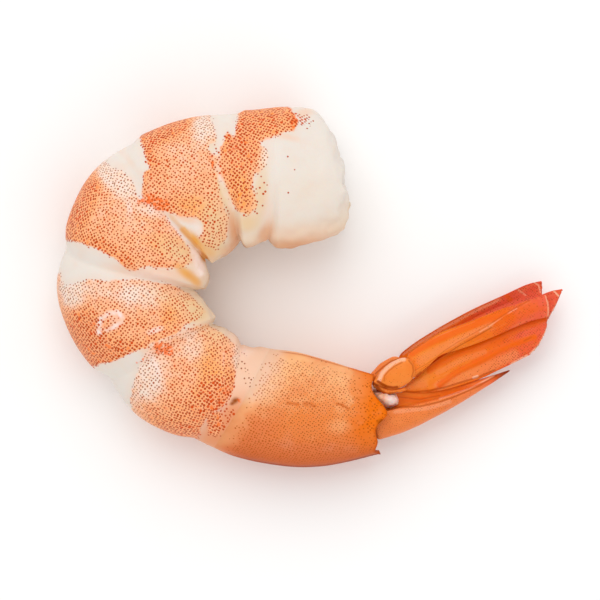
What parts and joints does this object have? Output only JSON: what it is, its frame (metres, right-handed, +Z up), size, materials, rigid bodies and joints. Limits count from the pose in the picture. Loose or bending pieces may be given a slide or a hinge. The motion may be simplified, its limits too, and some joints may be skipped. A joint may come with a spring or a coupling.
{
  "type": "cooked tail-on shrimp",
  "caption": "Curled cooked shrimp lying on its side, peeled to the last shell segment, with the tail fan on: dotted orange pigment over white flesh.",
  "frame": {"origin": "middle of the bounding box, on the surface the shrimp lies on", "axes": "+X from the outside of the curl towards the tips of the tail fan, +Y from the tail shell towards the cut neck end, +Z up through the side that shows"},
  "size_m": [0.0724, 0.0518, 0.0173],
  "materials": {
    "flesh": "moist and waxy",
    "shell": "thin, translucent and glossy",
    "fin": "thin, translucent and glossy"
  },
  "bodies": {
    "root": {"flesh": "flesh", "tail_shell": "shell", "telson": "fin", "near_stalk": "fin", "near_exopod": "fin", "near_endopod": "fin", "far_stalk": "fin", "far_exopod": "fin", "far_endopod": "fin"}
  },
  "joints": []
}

*PROBLEM TO WORK ON*. Give every line of the material again, exactly as it reads.

*ANSWER TO THE EXERCISE*.
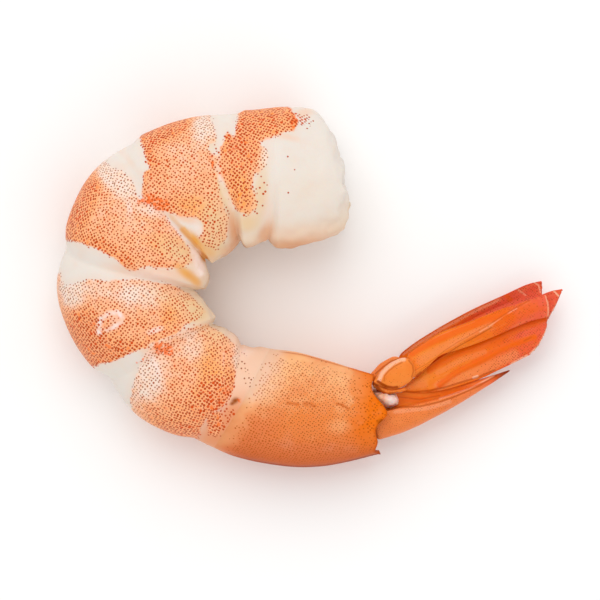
What parts and joints does this object have? Output only JSON: what it is, its frame (metres, right-handed, +Z up), size, materials, rigid bodies and joints. Limits count from the pose in the picture. Loose or bending pieces may be given a slide or a hinge. The motion may be simplified, its limits too, and some joints may be skipped. A joint may come with a spring or a coupling.
{
  "type": "cooked tail-on shrimp",
  "caption": "Curled cooked shrimp lying on its side, peeled to the last shell segment, with the tail fan on: dotted orange pigment over white flesh.",
  "frame": {"origin": "middle of the bounding box, on the surface the shrimp lies on", "axes": "+X from the outside of the curl towards the tips of the tail fan, +Y from the tail shell towards the cut neck end, +Z up through the side that shows"},
  "size_m": [0.0724, 0.0518, 0.0173],
  "materials": {
    "flesh": "moist and waxy",
    "shell": "thin, translucent and glossy",
    "fin": "thin, translucent and glossy"
  },
  "bodies": {
    "root": {"flesh": "flesh", "tail_shell": "shell", "telson": "fin", "near_stalk": "fin", "near_exopod": "fin", "near_endopod": "fin", "far_stalk": "fin", "far_exopod": "fin", "far_endopod": "fin"}
  },
  "joints": []
}